Word for word, restate every line of the listing that follows.

......

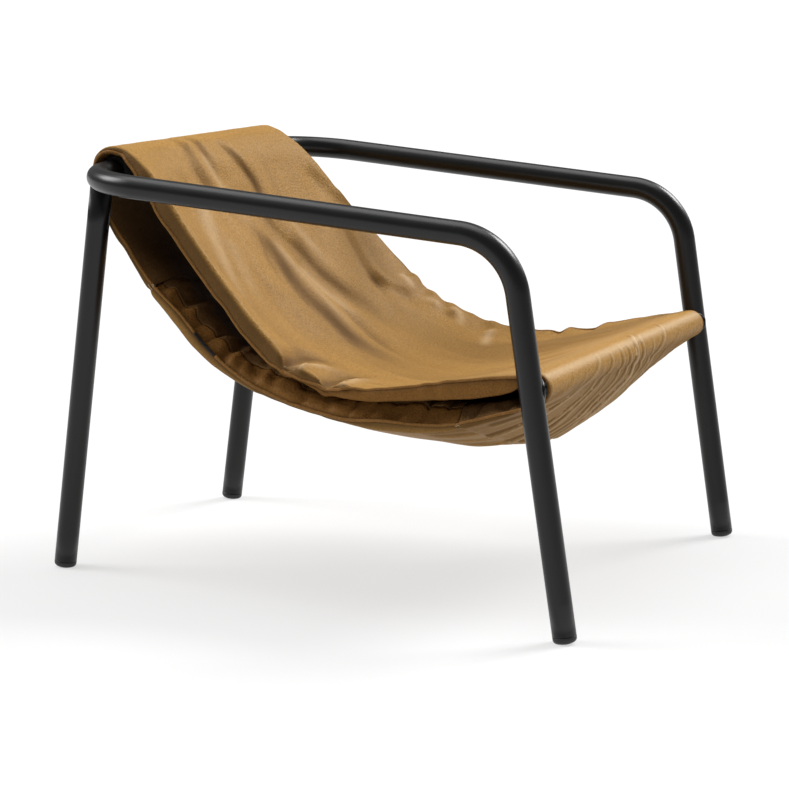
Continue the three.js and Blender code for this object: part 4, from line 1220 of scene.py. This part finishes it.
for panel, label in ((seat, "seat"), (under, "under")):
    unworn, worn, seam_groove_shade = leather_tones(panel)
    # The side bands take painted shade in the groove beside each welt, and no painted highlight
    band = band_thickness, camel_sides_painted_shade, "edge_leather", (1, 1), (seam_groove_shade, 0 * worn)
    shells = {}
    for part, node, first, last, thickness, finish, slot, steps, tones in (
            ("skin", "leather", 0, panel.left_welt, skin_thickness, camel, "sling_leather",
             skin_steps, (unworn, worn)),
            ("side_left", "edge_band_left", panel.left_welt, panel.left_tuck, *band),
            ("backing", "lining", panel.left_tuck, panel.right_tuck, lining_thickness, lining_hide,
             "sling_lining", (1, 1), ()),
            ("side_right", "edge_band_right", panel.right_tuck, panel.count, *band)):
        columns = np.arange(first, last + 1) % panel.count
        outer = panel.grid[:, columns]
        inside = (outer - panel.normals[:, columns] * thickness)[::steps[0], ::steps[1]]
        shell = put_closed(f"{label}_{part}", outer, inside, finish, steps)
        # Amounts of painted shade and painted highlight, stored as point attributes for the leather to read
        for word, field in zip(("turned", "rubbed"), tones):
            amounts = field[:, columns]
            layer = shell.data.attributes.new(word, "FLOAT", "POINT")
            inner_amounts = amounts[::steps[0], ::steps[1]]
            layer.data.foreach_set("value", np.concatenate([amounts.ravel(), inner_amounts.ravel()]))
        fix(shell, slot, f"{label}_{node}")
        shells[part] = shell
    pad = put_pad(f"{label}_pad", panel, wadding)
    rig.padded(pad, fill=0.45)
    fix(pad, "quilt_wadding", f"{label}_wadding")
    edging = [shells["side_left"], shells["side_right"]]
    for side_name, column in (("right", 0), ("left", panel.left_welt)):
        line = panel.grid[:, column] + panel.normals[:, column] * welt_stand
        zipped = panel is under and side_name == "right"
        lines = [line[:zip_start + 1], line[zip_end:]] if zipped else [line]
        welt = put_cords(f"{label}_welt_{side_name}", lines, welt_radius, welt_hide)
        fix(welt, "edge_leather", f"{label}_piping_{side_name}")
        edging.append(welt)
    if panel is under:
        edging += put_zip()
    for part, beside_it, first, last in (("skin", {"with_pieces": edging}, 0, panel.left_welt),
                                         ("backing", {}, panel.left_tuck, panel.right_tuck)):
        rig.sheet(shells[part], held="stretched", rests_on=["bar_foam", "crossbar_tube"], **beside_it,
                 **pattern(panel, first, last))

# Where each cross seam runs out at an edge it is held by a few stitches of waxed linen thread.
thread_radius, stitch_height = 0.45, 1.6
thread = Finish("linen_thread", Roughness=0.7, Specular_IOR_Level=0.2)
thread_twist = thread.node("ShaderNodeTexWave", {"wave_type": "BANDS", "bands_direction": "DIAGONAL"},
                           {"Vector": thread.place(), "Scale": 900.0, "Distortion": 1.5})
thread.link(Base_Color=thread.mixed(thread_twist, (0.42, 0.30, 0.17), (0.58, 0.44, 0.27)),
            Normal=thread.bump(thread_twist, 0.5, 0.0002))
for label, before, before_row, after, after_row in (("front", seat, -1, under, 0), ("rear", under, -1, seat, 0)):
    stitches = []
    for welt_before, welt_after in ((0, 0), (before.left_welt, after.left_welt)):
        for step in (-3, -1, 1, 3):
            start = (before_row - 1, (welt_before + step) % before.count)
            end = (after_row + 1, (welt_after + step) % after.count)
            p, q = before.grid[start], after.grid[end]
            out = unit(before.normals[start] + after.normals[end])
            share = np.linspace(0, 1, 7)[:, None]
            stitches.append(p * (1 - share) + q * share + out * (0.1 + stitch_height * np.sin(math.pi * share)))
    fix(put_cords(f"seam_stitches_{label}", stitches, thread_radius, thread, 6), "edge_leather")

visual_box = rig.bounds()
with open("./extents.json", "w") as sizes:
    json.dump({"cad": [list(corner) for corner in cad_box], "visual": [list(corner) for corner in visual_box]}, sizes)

......

FINISHED EXERCISE.
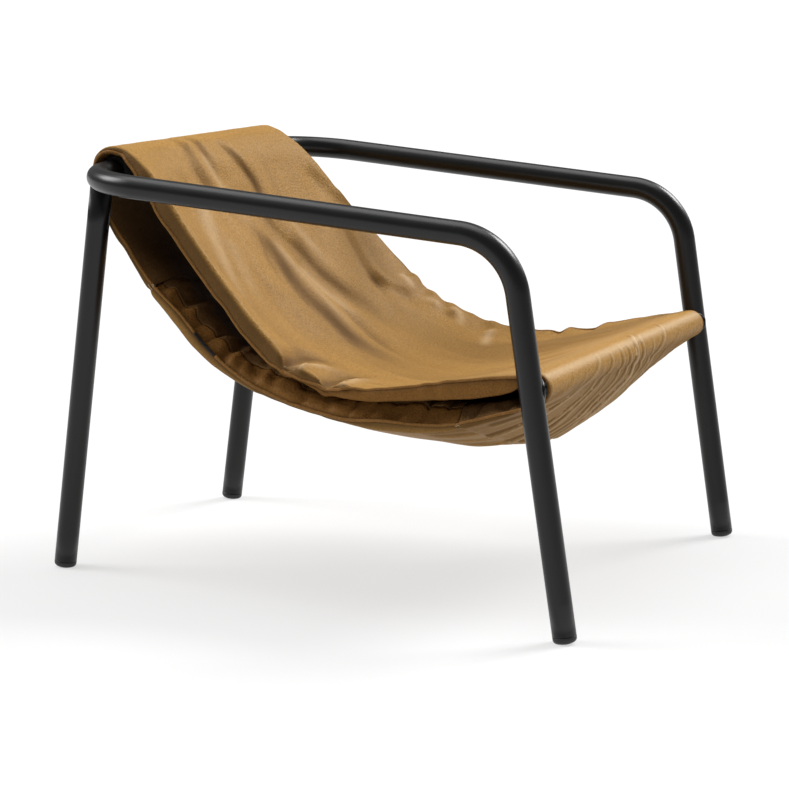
Continue the three.js and Blender code for this object: part 4, from line 1220 of scene.py. This part finishes it.
for panel, label in ((seat, "seat"), (under, "under")):
    unworn, worn, seam_groove_shade = leather_tones(panel)
    # The side bands take painted shade in the groove beside each welt, and no painted highlight
    band = band_thickness, camel_sides_painted_shade, "edge_leather", (1, 1), (seam_groove_shade, 0 * worn)
    shells = {}
    for part, node, first, last, thickness, finish, slot, steps, tones in (
            ("skin", "leather", 0, panel.left_welt, skin_thickness, camel, "sling_leather",
             skin_steps, (unworn, worn)),
            ("side_left", "edge_band_left", panel.left_welt, panel.left_tuck, *band),
            ("backing", "lining", panel.left_tuck, panel.right_tuck, lining_thickness, lining_hide,
             "sling_lining", (1, 1), ()),
            ("side_right", "edge_band_right", panel.right_tuck, panel.count, *band)):
        columns = np.arange(first, last + 1) % panel.count
        outer = panel.grid[:, columns]
        inside = (outer - panel.normals[:, columns] * thickness)[::steps[0], ::steps[1]]
        shell = put_closed(f"{label}_{part}", outer, inside, finish, steps)
        # Amounts of painted shade and painted highlight, stored as point attributes for the leather to read
        for word, field in zip(("turned", "rubbed"), tones):
            amounts = field[:, columns]
            layer = shell.data.attributes.new(word, "FLOAT", "POINT")
            inner_amounts = amounts[::steps[0], ::steps[1]]
            layer.data.foreach_set("value", np.concatenate([amounts.ravel(), inner_amounts.ravel()]))
        fix(shell, slot, f"{label}_{node}")
        shells[part] = shell
    pad = put_pad(f"{label}_pad", panel, wadding)
    rig.padded(pad, fill=0.45)
    fix(pad, "quilt_wadding", f"{label}_wadding")
    edging = [shells["side_left"], shells["side_right"]]
    for side_name, column in (("right", 0), ("left", panel.left_welt)):
        line = panel.grid[:, column] + panel.normals[:, column] * welt_stand
        zipped = panel is under and side_name == "right"
        lines = [line[:zip_start + 1], line[zip_end:]] if zipped else [line]
        welt = put_cords(f"{label}_welt_{side_name}", lines, welt_radius, welt_hide)
        fix(welt, "edge_leather", f"{label}_piping_{side_name}")
        edging.append(welt)
    if panel is under:
        edging += put_zip()
    for part, beside_it, first, last in (("skin", {"with_pieces": edging}, 0, panel.left_welt),
                                         ("backing", {}, panel.left_tuck, panel.right_tuck)):
        rig.sheet(shells[part], held="stretched", rests_on=["bar_foam", "crossbar_tube"], **beside_it,
                 **pattern(panel, first, last))

# Where each cross seam runs out at an edge it is held by a few stitches of waxed linen thread.
thread_radius, stitch_height = 0.45, 1.6
thread = Finish("linen_thread", Roughness=0.7, Specular_IOR_Level=0.2)
thread_twist = thread.node("ShaderNodeTexWave", {"wave_type": "BANDS", "bands_direction": "DIAGONAL"},
                           {"Vector": thread.place(), "Scale": 900.0, "Distortion": 1.5})
thread.link(Base_Color=thread.mixed(thread_twist, (0.42, 0.30, 0.17), (0.58, 0.44, 0.27)),
            Normal=thread.bump(thread_twist, 0.5, 0.0002))
for label, before, before_row, after, after_row in (("front", seat, -1, under, 0), ("rear", under, -1, seat, 0)):
    stitches = []
    for welt_before, welt_after in ((0, 0), (before.left_welt, after.left_welt)):
        for step in (-3, -1, 1, 3):
            start = (before_row - 1, (welt_before + step) % before.count)
            end = (after_row + 1, (welt_after + step) % after.count)
            p, q = before.grid[start], after.grid[end]
            out = unit(before.normals[start] + after.normals[end])
            share = np.linspace(0, 1, 7)[:, None]
            stitches.append(p * (1 - share) + q * share + out * (0.1 + stitch_height * np.sin(math.pi * share)))
    fix(put_cords(f"seam_stitches_{label}", stitches, thread_radius, thread, 6), "edge_leather")

visual_box = rig.bounds()
with open("./extents.json", "w") as sizes:
    json.dump({"cad": [list(corner) for corner in cad_box], "visual": [list(corner) for corner in visual_box]}, sizes)